A lawyer for the three, Richard Klugh, said he had not spoken to his clients before they boarded a plane to Cuba. He told NBC News that he was certain they were relieved to have "an arduous experience" behind them.
"After 16 years of imprisonment, two years of solitary confinement and so much time spent in dangerous prisons, this is not a slap on the wrist," he said.
Labanino and Guerrero have received visits from family while they were jailed, but Hernandez has only seen his wife once in 17 years because she was deported after his arrest, Klugh said.
"There is no words to express how he must feel," the lawyer said.
They were part of a group known as the Cuban Five. The two other members, Rene and Fernando Gonzalez, were released in 2012. The five were arrested in 1998 and accused of belonging to a spy cabal called the Wasp Network that had infiltrated anti-Castro exile groups in Florida.
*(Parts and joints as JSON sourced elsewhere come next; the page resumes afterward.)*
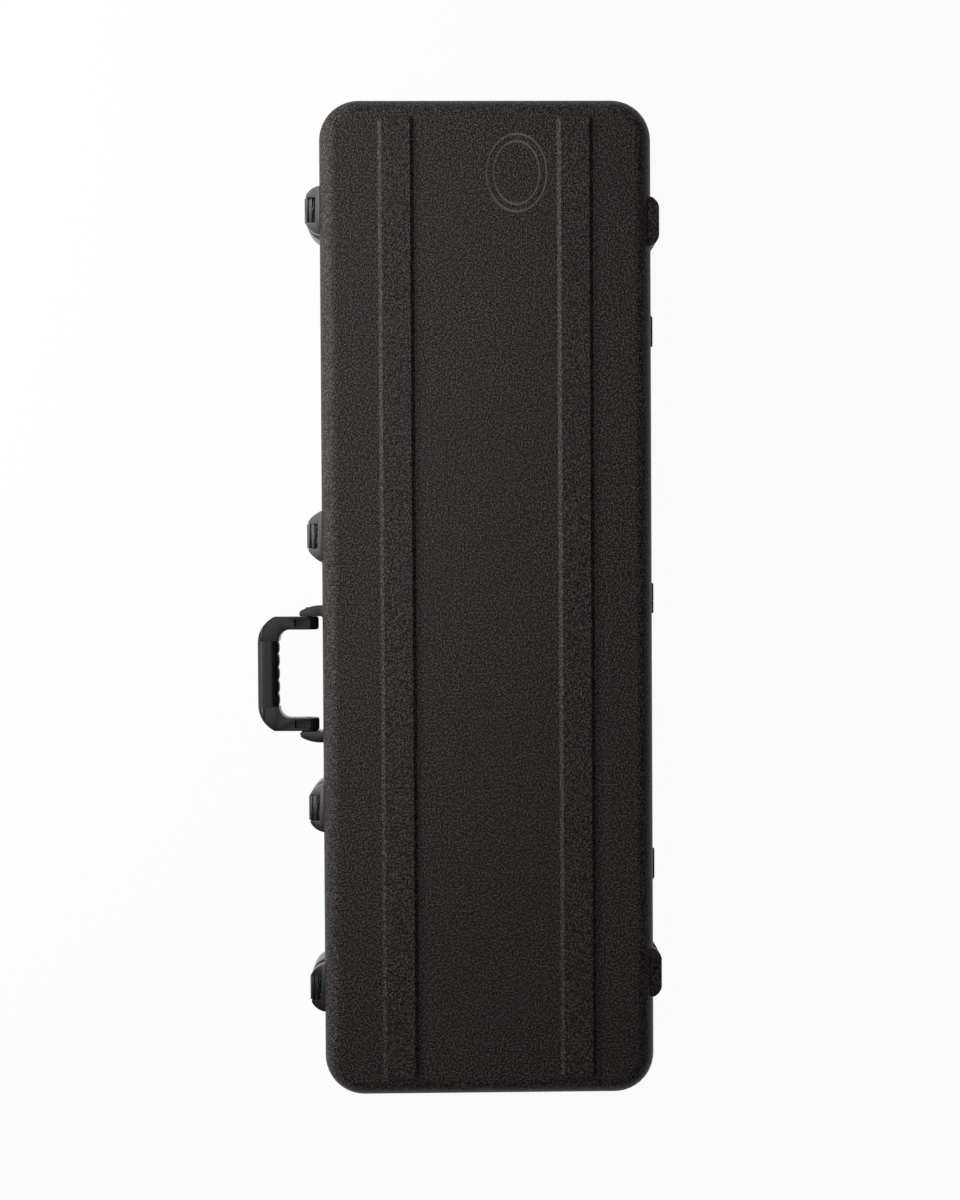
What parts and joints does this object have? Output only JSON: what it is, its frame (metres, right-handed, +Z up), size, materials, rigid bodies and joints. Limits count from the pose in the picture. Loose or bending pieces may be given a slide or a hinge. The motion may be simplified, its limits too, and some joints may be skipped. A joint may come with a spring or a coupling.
{
  "type": "bass guitar case",
  "caption": "Long rectangular hard case for a bass guitar: ribbed black moulded shells, a lid hinged along the spine, lever latches and a folding side handle, padded inside.",
  "frame": {"origin": "middle of the bounding box at the level of the bottom ribs' faces, which the closed case rests on", "axes": "+Y along the case towards its neck end, +X towards the hinged spine, +Z up through the lid"},
  "size_m": [0.514, 1.257, 0.125],
  "materials": {
    "shell_abs": "fine leather grain",
    "rim_aluminium": "black anodised",
    "zinc_steel": "black zinc plated",
    "black_nylon": "satin moulded",
    "soft_grip": "matt",
    "plush_foam": "short plush"
  },
  "bodies": {
    "base": {"accessory_box": "plush_foam", "base_rim": "rim_aluminium", "base_shell": "shell_abs", "floor_pad": "plush_foam", "foam_body_end": "plush_foam", "foam_body_rear": "plush_foam", "foam_front": "plush_foam", "foam_head_end": "plush_foam", "foam_head_rear": "plush_foam", "handle_backing_plate": "zinc_steel", "handle_bracket_lower": "black_nylon", "handle_bracket_upper": "black_nylon", "handle_pins": "zinc_steel", "handle_screws": "zinc_steel", "hinge_base_leaf_bottom": "zinc_steel", "hinge_base_leaf_middle": "zinc_steel", "hinge_base_leaf_top": "zinc_steel", "hinge_base_rivets": "zinc_steel", "hinge_pin_bottom": "zinc_steel", "hinge_pin_middle": "zinc_steel", "hinge_pin_top": "zinc_steel", "latch_housing_1": "black_nylon", "latch_housing_2": "black_nylon", "latch_housing_3": "black_nylon", "latch_housing_4": "black_nylon", "latch_housing_rivets": "zinc_steel", "latch_pin_1": "zinc_steel", "latch_pin_2": "zinc_steel", "latch_pin_3": "zinc_steel", "latch_pin_4": "zinc_steel", "neck_cradle": "plush_foam"},
    "lid": {"hinge_lid_leaf_bottom": "zinc_steel", "hinge_lid_leaf_middle": "zinc_steel", "hinge_lid_leaf_top": "zinc_steel", "hinge_lid_rivets": "zinc_steel", "latch_keeper_1": "black_nylon", "latch_keeper_2": "black_nylon", "latch_keeper_3": "black_nylon", "latch_keeper_4": "black_nylon", "latch_keeper_rivets": "zinc_steel", "lid_pad": "plush_foam", "lid_rim": "rim_aluminium", "lid_shell": "shell_abs"},
    "latch_1": {"latch_lever_1": "black_nylon"},
    "latch_2": {"latch_lever_2": "black_nylon"},
    "latch_3": {"latch_lever_3": "black_nylon"},
    "latch_4": {"latch_lever_4": "black_nylon"},
    "handle": {"handle_core": "black_nylon", "handle_grip": "soft_grip"}
  },
  "joints": [
    {"name": "lid_hinge", "type": "hinge", "parent": "base", "child": "lid", "pos_m": [0.2492, 0, 0.084], "axis": [0, 1, 0], "range_deg": [0, 100]},
    {"name": "handle_swing", "type": "hinge", "parent": "base", "child": "handle", "pos_m": [-0.191, -0.0947, 0.0665], "axis": [0, 1, 0], "range_deg": [-90, 90]},
    {"name": "latch_1_lever", "type": "hinge", "parent": "base", "child": "latch_1", "pos_m": [-0.182, 0.492, 0.046], "axis": [0, -1, 0], "range_deg": [0, 80]},
    {"name": "latch_2_lever", "type": "hinge", "parent": "base", "child": "latch_2", "pos_m": [-0.182, 0.081, 0.046], "axis": [0, -1, 0], "range_deg": [0, 80]},
    {"name": "latch_3_lever", "type": "hinge", "parent": "base", "child": "latch_3", "pos_m": [-0.182, -0.264, 0.046], "axis": [0, -1, 0], "range_deg": [0, 80]},
    {"name": "latch_4_lever", "type": "hinge", "parent": "base", "child": "latch_4", "pos_m": [-0.182, -0.493, 0.046], "axis": [0, -1, 0], "range_deg": [0, 80]}
  ]
}
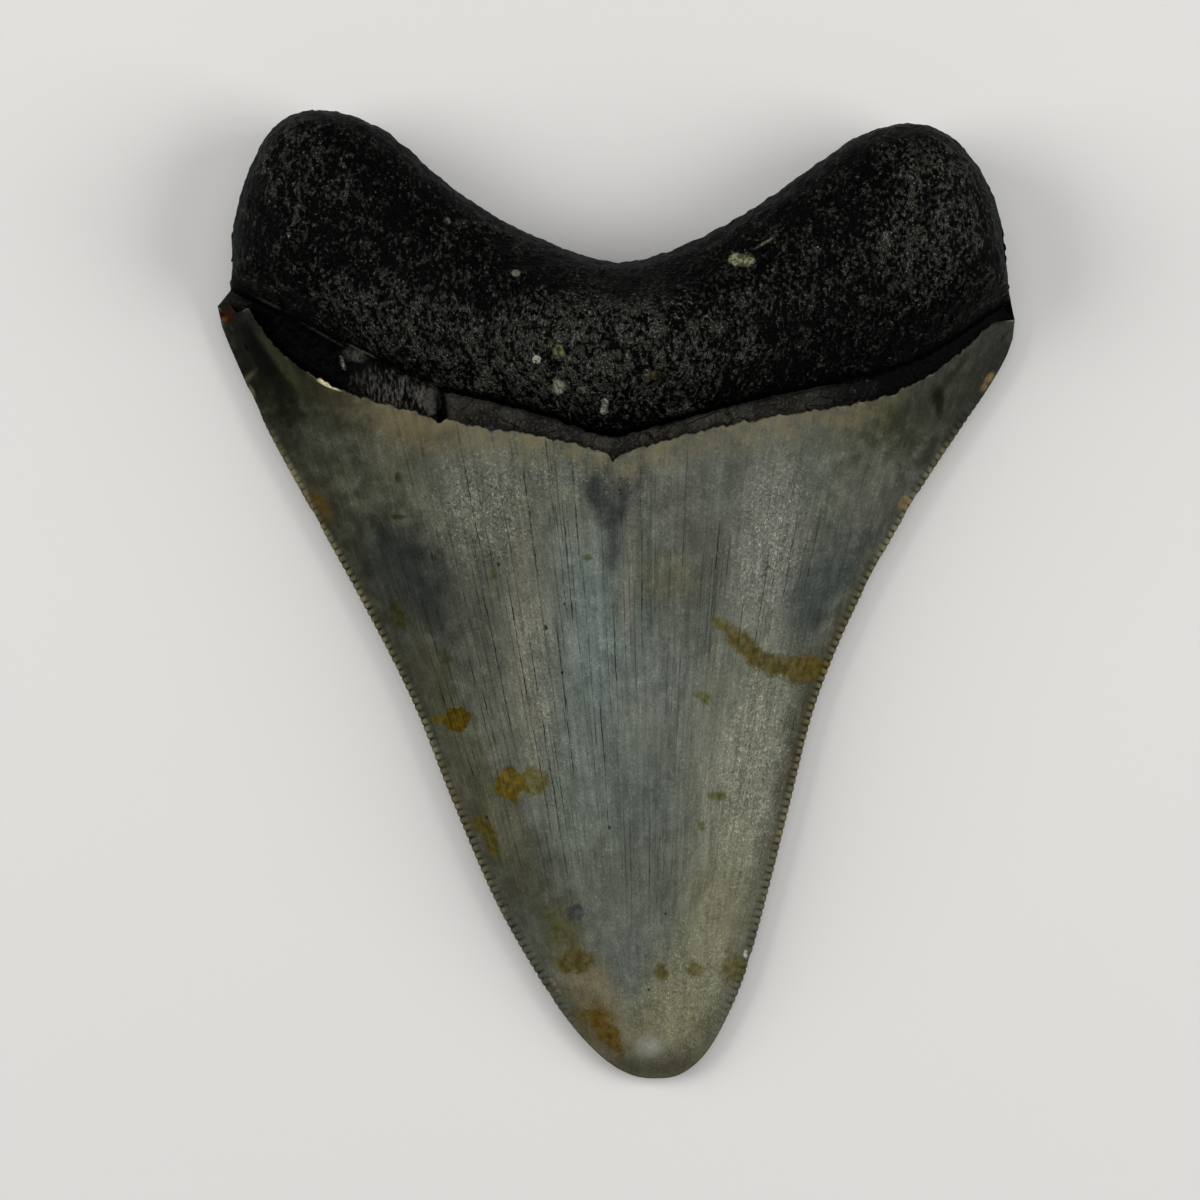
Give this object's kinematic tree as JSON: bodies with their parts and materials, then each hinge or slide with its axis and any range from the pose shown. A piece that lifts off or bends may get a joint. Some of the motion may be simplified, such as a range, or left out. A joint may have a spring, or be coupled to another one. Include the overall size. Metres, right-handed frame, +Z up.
{
  "type": "megalodon tooth",
  "caption": "Large fossil shark tooth lying flat: a broad triangular crown with finely serrated edges, a thin dark band at its neck and a thick dark root with two rounded lobes.",
  "frame": {"origin": "on the surface the tooth lies on, under the centre of its bounding box", "axes": "+Z up out of the swollen lingual face, which lies uppermost; +Y from the tip towards the two lobes of the root; +X to the right, seen from above with the root away from the viewer"},
  "size_m": [0.0802, 0.0972, 0.0206],
  "materials": {
    "fossil_tooth": "semi-gloss grey and cream fossil enamel on the crown, a satin dark grey band at the neck and a rough black root"
  },
  "bodies": {
    "root": {"tooth": "fossil_tooth"}
  },
  "joints": []
}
As it announced the policy changes, the White House called on Cuba to relax the political, social and economic restrictions on its own 11 million people.
There have been signs in recent months of a warming between the two countries. Obama and Castro will attend a summit in Panama in April, the first to include both leaders, and Secretary of State John Kerry has praised Cuba's efforts to fight Ebola.
Obama has eased travel restrictions in recent years, but he has left in place a decades-old economic embargo.
The announcement was certain to have repercussions throughout American politics and the emerging 2016 presidential campaign. Sen. Marco Rubio, R-Fla. and a potential candidate, said the policy change was "the latest in a long line of failed attempts by President Obama to appease rogue regimes at all cost."